Record excerpts:
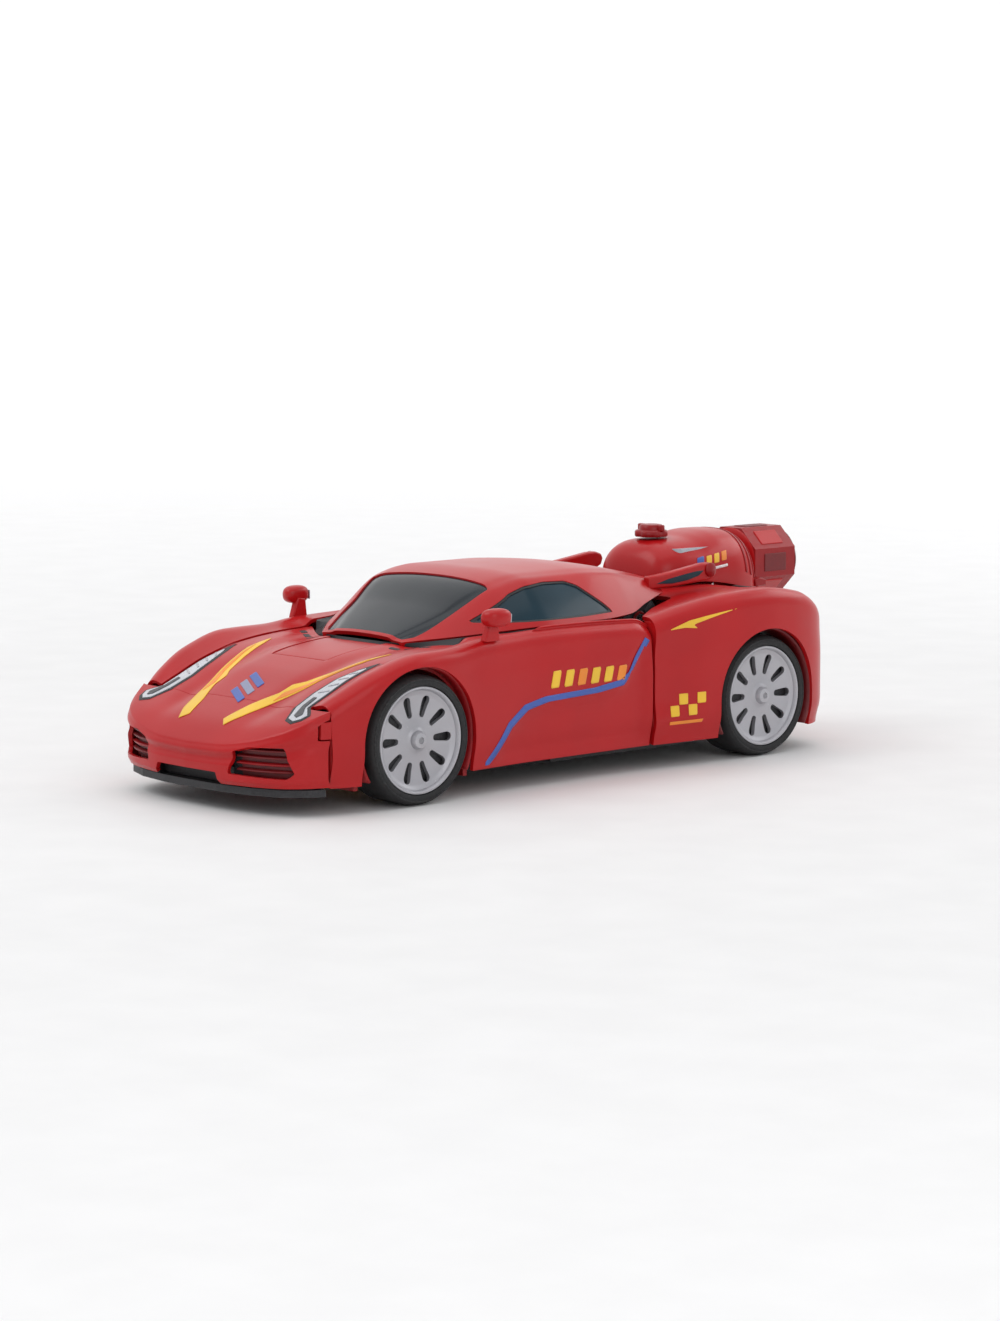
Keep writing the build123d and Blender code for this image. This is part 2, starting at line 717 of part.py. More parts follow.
def lift_pinion():
    outline = teeth(LIFT_PINION_TEETH, LIFT_MODULE, LIFT_MOTOR, radians(180 - LIFT_ANGLE))
    return spur_gear(0.2, 3.6, outline, LIFT_MOTOR, PINION_BORE_R)


# ================================================================ roof canopy
def canopy_solid(inset, skirt=0.6, rear_f=30):
    """Closed solid under the canopy surface from rear_f forward.

    The surface is moved in by inset, and the floor lies below the sill by skirt.
    """
    with BuildPart() as solid:
        for f, sill_half, sill_z, roof_half, roof_z, centre_z in CANOPY:
            if f < rear_f:
                continue
            half = sill_half - inset
            sill = min(sill_z, roof_z - inset - 0.6)
            with BuildSketch(cross_plane(f)):
                with BuildLine():
                    Polyline(*mirrored([(-half, sill - skirt), (-half, sill),
                                        (-(roof_half - inset * 0.9), roof_z - inset),
                                        (0, centre_z - inset)]), close=True)
                make_face()
        loft(ruled=True)
    return solid.part


def canopy_shell():
    outside = canopy_solid(0)
    inside = canopy_solid(SKIN, skirt=3)
    with BuildPart() as shell:
        add(outside)
        add(inside, mode=CUT)
        # windscreen opening
        plan_slab(40, 40, mirrored([(27, 115.5), (20.5, 134), (14, 144)]), mode=CUT)
        # side window openings
        side_slab(-60, 120, [(64, 57.5), (72, 68), (104, 68.6), (112, 66.6), (128, 56.6)],
                  mode=CUT)
        # hinge arms on both sides of the mist generator
        paired_slabs(28.0, 3.6, [(36, 61.6), (36, 66.4), (30, 66.2), (6, 70.8), (6, 63.2),
                                 (26, 61.8)], (CANOPY_HINGE, 3.9))
        side_bore(40, CANOPY_PIN_R + RUN_FIT, CANOPY_HINGE)
    return shell.part


def canopy_glass():
    gap, thickness = 0.1, 1.0
    outside = canopy_solid(SKIN + gap, rear_f=45)
    inside = canopy_solid(SKIN + gap + thickness, skirt=3, rear_f=45)
    with BuildPart() as glass:
        add(outside)
        add(inside, mode=CUT)
        side_slab(-60, 120, [(60, 50), (60, 80), (146.5, 80), (146.5, 50)], mode=TRIM)
    return glass.part


# ================================================================ hood
def hood_shell():
    """Left half built and mirrored, then the head hatch."""
    rear_edge = [(0, 150.5), (14, 149.5), (22, 147.2), (30, 143.6), (36, 139.6), (39.8, 137)]
    with BuildPart() as shell:
        # top skin
        skin_strip(0, 52, HOOD_TOP)
        # bumper wall
        plan_slab(BODY_Z, 31, NOSE_PLAN + NOSE_INNER[::-1])
        # trim to the plan and to the top line
        plan_slab(0, 80, rear_edge + [(39.8, 205.2)] + NOSE_PLAN, mode=TRIM)
        side_slab(0, 60, [(127, 0)] + HOOD_TOP + [(227, 0)], mode=TRIM)
        # side intakes of the bumper
        slab(cross_plane(200), [(20, 13), (23, 22), (43, 24), (46, 13)], 40, mode=CUT)
        # notches where the swung-out front links pass the corners
        plan_slab(25.6, 5.6, [(36, 204), (36, 207.2), (60, 207.2), (60, 204)], mode=CUT)
        # headlight opening
        plan_slab(26, 30, [(33.5, 198), (38, 203.5), (43.5, 207.3), (40, 211.5), (35.5, 209)],
                  mode=CUT)
        mirror(about=Plane.YZ)
        # head hatch opening
        plan_slab(26, 40, mirrored([(14.6, 140), (14.6, 176.4)]), mode=CUT)
    return shell.part


def hood_frame():
    rail_x, rail_w = 27.5, 6
    shelf_z, shelf_t, rear_pin_h = 23.2, 2.2, 5.2
    with BuildPart() as frame:
        # side rail
        side_slab(rail_x, rail_w, [
            (152, 31.5), (196, 31.5), (198, 30.7), (206.4, 30.7), (207.6, 27), (212, 22),
            (217.2, 22), (217.2, 26.0), (206.4, 31.9), (195, 36.4), (184, 41), (168, 45.2),
            (160, 45.6), (152, 40)])
        # front cross bar
        side_slab(0, rail_x + rail_w, [(213, 22), (217.2, 22), (217.2, 26), (213, 28.2)])
        # neck bracket
        side_slab(17.0, 5, [(207.4, 13), (209, 24), (213, 28), (217.2, 25.8), (217.2, 18),
                            (214.6, 11)], (NECK, 3.9))
        side_discs(0, 40, 2.1, NECK, mode=CUT)
        # head cross bar and head lug
        side_slab(0, 28, [(179.6, 34), (184, 34), (184, 40.6), (179.6, 41.6)])
        side_slab(15.2, 2.8, [(165, 40.2), (180, 36), (180, 41.4), (165, 45.8)],
                  (HEAD_HINGE, 2.8))
        side_discs(0, 22.4, HEAD_PIN_R + RUN_FIT, HEAD_HINGE, mode=CUT)
        # pivot pin for the lift arm
        side_discs(22.6, 5, 2.0, ARM_TIP)
        # front panel link pin under the rail
        plan_discs(25.8, 5.4, HOOD_LINK_PIN_R, (LINK_X, FRONT_LINK_F))
        # rear panel link pin on a shelf hung inboard of the links
        side_slab(24.6, 1.8, [(173, 23.2), (183, 23.2), (183, 40.6), (173, 42)])
        side_slab(24.6, 4, [(173, 31.5), (183, 31.5), (183, 40.6), (173, 42)])
        plan_boxes(shelf_z, shelf_t, 8.6, 7.2, (28.9, REAR_LINK_F))
        plan_discs(18.2, rear_pin_h, HOOD_LINK_PIN_R, (LINK_X, REAR_LINK_F))
        mirror(about=Plane.YZ)
    return frame.part


def headlights():
    with BuildPart() as lights:
        side_slab(0, 52, [(196, 37.0), (205, 33.0), (213, 29.3), (213, 27.4), (205, 31.1),
                          (196, 35.1)])
        plan_slab(0, 60, [(33.9, 199), (38.1, 203.8), (43.0, 207.5), (39.9, 211.0),
                          (35.7, 208.6)], mode=TRIM)
        mirror(about=Plane.YZ)
    return lights.part


def front_splitter():
    blade_z, blade_t = 6.4, 2.5
    with BuildPart() as splitter:
        plan_slab(blade_z, blade_t, [
            (48.6, 205.4), (45.8, 211), (40, 217), (29, 221.4), (14, 223.8), (0, 224.2),
            (0, 218.4), (24, 217.4), (26, 208), (26, 205.4)])
        # intake grille behind the bumper opening
        plan_slab(blade_z + blade_t, 12.8, [
            (45.4, 208), (42.6, 211.6), (36, 216.2), (27, 219.4), (20, 221), (20, 219.2),
            (26, 217.6), (34, 214.4), (40, 210.6), (42.5, 208)])
        mirror(about=Plane.YZ)
    return splitter.part


# ================================================================ head, folded under the roof
def head_ball(radius, mode=Mode.ADD):
    """Ball about the head centre, turned about a lengthwise axis."""
    f, z = HEAD_CENTRE
    with BuildSketch(Plane.YZ) as half_disc:
        with BuildLine():
            Line(*side([(f - radius, z), (f + radius, z)]))
            ThreePointArc(*side([(f + radius, z), (f, z + radius), (f - radius, z)]))
        make_face()
    revolve(half_disc.sketch, axis=Axis((0, ORIGIN_F - f, z), (0, 1, 0)), mode=mode)


def helmet():
    with BuildPart() as shell:
        head_ball(HELMET_R)
        head_ball(HELMET_IN_R, mode=CUT)
        # neck side and face window
        side_slab(-20, 40, [(152, 10), (170, 10), (170, 60), (152, 60)], mode=CUT)
        plan_boxes(38, 12, 13, 12, (0, 146.5), mode=CUT)
    return shell.part


def face_mask():
    with BuildPart() as face:
        head_ball(FACE_R)
        # neck and hinge barrel
        side_slab(-4, 8, [(150, 30), (156, 32.5), (166, 40.5), (164, 46), (152, 40)])
        side_discs(-14, 28, 3.1, HEAD_HINGE)
        # hatch that closes the hood when the head is folded
        side_slab(-14, 28, [(152, 47.2), (174.4, 46.2), (174.4, 44.9), (152, 45.9)])
        # ribs under the hatch
        paired_slabs(8.0, 2, [(161, 46), (169, 46), (167, 42), (163, 42)])
        # hinge stubs
        side_discs(-18, 36, HEAD_PIN_R, HEAD_HINGE)
    return face.part


# ================================================================ side panels
def side_panel_left():
    door_inner = [(x - SKIN, f) for x, f in DOOR_PLAN]
    fender_in = 40.4           # inboard edge of the fender top
    with BuildPart() as panel:
        plan_slab(BODY_Z, 47, DOOR_PLAN + door_inner[::-1])
        # fender top
        skin_strip(fender_in, 17, [(f, z) for f, z in PANEL_TOP if f > 139])
        # trim to the plan and to the top line
        plan_slab(0, 80, [(fender_in, 56.2)] + DOOR_PLAN + [(fender_in, 205)], mode=TRIM)
        side_slab(38, 22, [(56.2, BODY_Z)] + PANEL_TOP + [(205, BODY_Z)], mode=TRIM)
        # front wheel arch
        side_arch(48.6, 10, WHEELBASE, ARCH_R, 8, 28, mode=CUT)
        # shut gap to the bumper, and the front closing wall
        plan_slab(0, 60, [(36, 204), (36, 208), (60, 208), (60, 204)], mode=CUT)
        plan_slab(BODY_Z, 25, [(fender_in, 204), (49.8, 204), (50.4, 202), (fender_in, 202)])
        # mirror stalk and mirror
        plan_boxes(53, 6, 1.6, 3, (50.4, 134))
        side_boxes(48.6, 8, 10, 5.6, (133.5, 60.5), corner=2.2)
    return panel.part


def wheel_housing_left():
    back_x = 34.0              # inboard face
    with BuildPart() as housing:
        side_arch(back_x, 14.4, WHEELBASE, 25.4, 14.5, 15)
        side_arch(back_x + 1.6, 20, WHEELBASE, 23.6, 12, 20, mode=CUT)
        # open at the bottom
        side_boxes(33, 20, 60, 14, (WHEELBASE, 0), mode=CUT)
        # relief below the edge of the hood
        side_slab(33, 7.2, lower(HOOD_TOP, SKIN + 0.5) + [(227, 70), (128, 70)], mode=CUT)
        # stub axle and its collar
        side_discs(35, 18.4, STUB_R, FRONT_AXLE)
        side_discs(35, 1.3, 4.0, FRONT_AXLE)
        # carrier plate behind the housing and link lugs with their pins
        side_slab(back_x, 2.4, [(118.6, 13.6), (146, 13.6), (146, 34), (132, 24), (118.6, 24)])
        for f, z in ((FRONT_LINK_F - LINK_LENGTH, 23.6), (REAR_LINK_F - LINK_LENGTH, 15.8)):
            plan_slab(z, 2.2, [(27.4, f - 3), (27.4, f + 3), (36, f + 4), (36, f - 4)])
            plan_discs(z, 6.9, PANEL_LINK_PIN_R, (LINK_X, f))
        # outrigger to the door
        plan_slab(15.8, 6, [(35, 119), (35, 124), (50.05, 124), (50.05, 119)])
    return housing.part


def panel_link(hood_f, z):
    """Flat link with two eyes, lying back from the hood pivot to the panel pivot."""
    hood_eye = (LINK_X, hood_f)
    panel_eye = (LINK_X, hood_f - LINK_LENGTH)
    middle = (LINK_X, hood_f - LINK_LENGTH / 2)
    with BuildPart() as link:
        plan_boxes(z, LINK_T, 5.4, LINK_LENGTH, middle)
        plan_discs(z, LINK_T, 3.2, hood_eye, panel_eye)
        plan_boxes(z, LINK_T, 2.2, LINK_LENGTH - 14, middle, mode=CUT)
        plan_discs(z, LINK_T, HOOD_LINK_PIN_R + LINK_FIT, hood_eye, mode=CUT)
        plan_discs(z, LINK_T, PANEL_LINK_PIN_R + LINK_FIT, panel_eye, mode=CUT)
    return link.part


def front_link_left():
    return panel_link(FRONT_LINK_F, 26.4)


def rear_link_left():
    return panel_link(REAR_LINK_F, 18.6)


# ================================================================ build and save
SINGLE_PIECES = (
    chassis_tub, battery_door, battery_pack, circuit_board, drive_motor_left,
    drive_motor_right, lift_motor, ankle_pin, chassis_screws, foot_frame, rear_body_shell,
    rear_diffuser, tail_lamps, turbine_housing, mist_nozzle, mist_fan, water_tank, filler_cap,
    power_switch, torso_frame, shin_plates, knee_pads, thigh_plates, waist_belt, chest_plate,
    side_arms, lift_arms, lift_shaft, lift_gear, lift_pinion, canopy_shell, canopy_glass,
    hood_shell, hood_frame, headlights, front_splitter, helmet, face_mask,
)
# left pieces whose right twin is a mirror image
HANDED_PIECES = (rear_axle_left, drive_pinion_left, side_panel_left, wheel_housing_left,
                 front_link_left, rear_link_left)

for make in SINGLE_PIECES:
    save(make(), make.__name__)

for make in HANDED_PIECES:
    left_part = make()
    save(left_part, make.__name__)
    save_mirrored(left_part, make.__name__.replace("_left", "_right"))

for hand, x in zip(SIDES, both_sides(17.6, CASTER_W)):
    save(caster_wheel(x), f"caster_wheel_{hand}")

# the slotted faces look outboard
for hand, x, face_offset in zip(SIDES, both_sides(WHEEL_IN, TYRE_W), (TYRE_W - 4.2, 1.2)):
    for end, f, bore in (("rear", 0, AXLE_R), ("front", WHEELBASE, STUB_R + RUN_FIT)):
        save(tyre(f, x), f"{end}_tyre_{hand}")
        save(rim(f, x, bore, face_offset), f"{end}_rim_{hand}")
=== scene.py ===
# A toy racing car, about 290 mm long, with a turbine and mist nozzle on its tail and a robot
# folded inside. Points are (x, y, z) in mm: x to the left of centre, y forward of the rear axle,
# z up from the floor. place() turns them into scene metres, where the car's left is +X and its
# nose points to -Y. Right-hand pieces mirror the left ones, with sign -1.
import bpy
import bmesh
import json
from collections import Counter
from math import asin, atan2, copysign, cos, exp, hypot, pi, radians, sin
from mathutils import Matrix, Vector


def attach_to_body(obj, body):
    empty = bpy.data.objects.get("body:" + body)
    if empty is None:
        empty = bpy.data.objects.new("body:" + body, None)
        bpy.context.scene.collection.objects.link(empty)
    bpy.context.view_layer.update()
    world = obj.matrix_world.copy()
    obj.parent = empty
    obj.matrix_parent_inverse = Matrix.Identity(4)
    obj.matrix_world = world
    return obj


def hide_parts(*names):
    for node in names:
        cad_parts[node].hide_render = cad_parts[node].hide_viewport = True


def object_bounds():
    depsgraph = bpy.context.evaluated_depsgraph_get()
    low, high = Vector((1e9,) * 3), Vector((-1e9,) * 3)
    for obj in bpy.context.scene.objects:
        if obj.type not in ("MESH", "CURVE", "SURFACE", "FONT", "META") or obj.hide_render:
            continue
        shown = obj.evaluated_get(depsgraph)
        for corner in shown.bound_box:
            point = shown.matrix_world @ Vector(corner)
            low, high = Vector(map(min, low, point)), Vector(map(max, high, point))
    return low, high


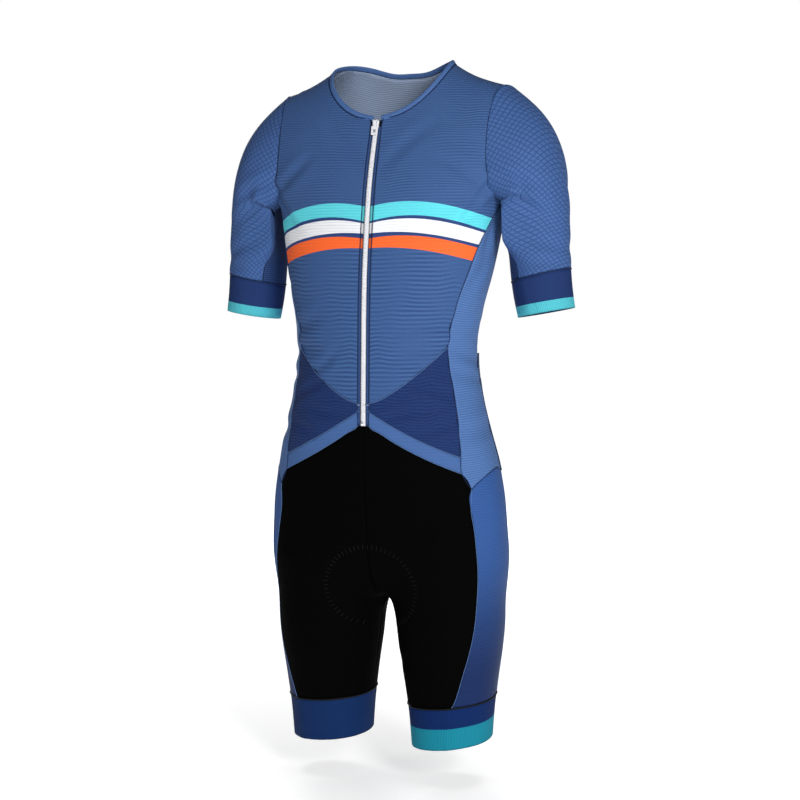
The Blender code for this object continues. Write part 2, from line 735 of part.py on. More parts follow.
# The shorts: a centre seam over the crotch, then an inseam down each leg
LEG_ROWS = SEAT_ROWS + INSEAM_ROWS - 1
FAN_HEIGHT = -0.590
FAN_MIDDLE = np.array([0.0, -0.008, FAN_HEIGHT])
CENTRE_SEAM_SAMPLES = 40
LEG_CENTRE_TOP = -0.470
LEG_CENTRE_DROP = 0.170
INSEAM_START = 0.021


def centre_seam(top, turn, fan_from, rows):
    """Centre seam of the shorts, down the front or the back and round under the crotch."""
    straight = centre_line(top, FAN_HEIGHT, CENTRE_SEAM_SAMPLES, turn)
    angles = np.radians(spaced(0.0, 90.0, CENTRE_SEAM_SAMPLES))
    heading = np.stack([np.zeros_like(angles), fan_from * np.cos(angles), -np.sin(angles)], axis=1)
    under = cast(FAN_MIDDLE, heading)
    line = np.concatenate([straight[:-1], under])
    return even_out(line, rows)


def leg_centres(left, right):
    """Row centres that move from the body's axis at the waist to the leg's axis below."""
    heights = 0.5 * (left[:, 2] + right[:, 2])
    share = smooth_step((LEG_CENTRE_TOP - heights) / LEG_CENTRE_DROP)[:, None]
    return trunk_middle(heights) * (1.0 - share) + leg_middle(heights) * share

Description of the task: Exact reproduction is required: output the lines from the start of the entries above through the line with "return spur_gear(0.2, 3.6, outline, LIFT_MOTOR, PINION_BORE_R)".

Written response:
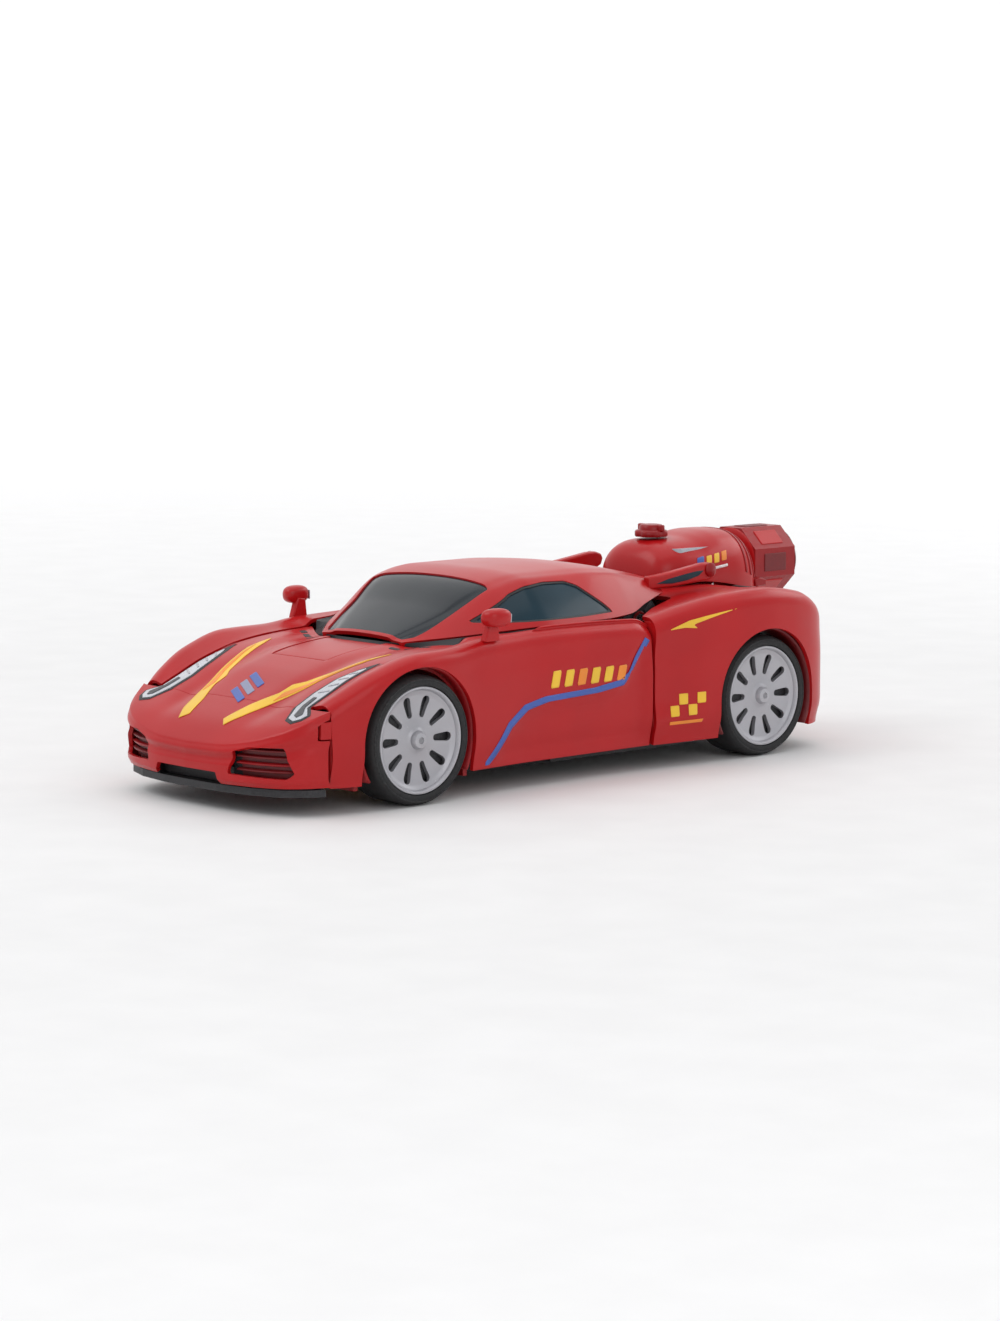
Keep writing the build123d and Blender code for this image. This is part 2, starting at line 717 of part.py. More parts follow.
def lift_pinion():
    outline = teeth(LIFT_PINION_TEETH, LIFT_MODULE, LIFT_MOTOR, radians(180 - LIFT_ANGLE))
    return spur_gear(0.2, 3.6, outline, LIFT_MOTOR, PINION_BORE_R)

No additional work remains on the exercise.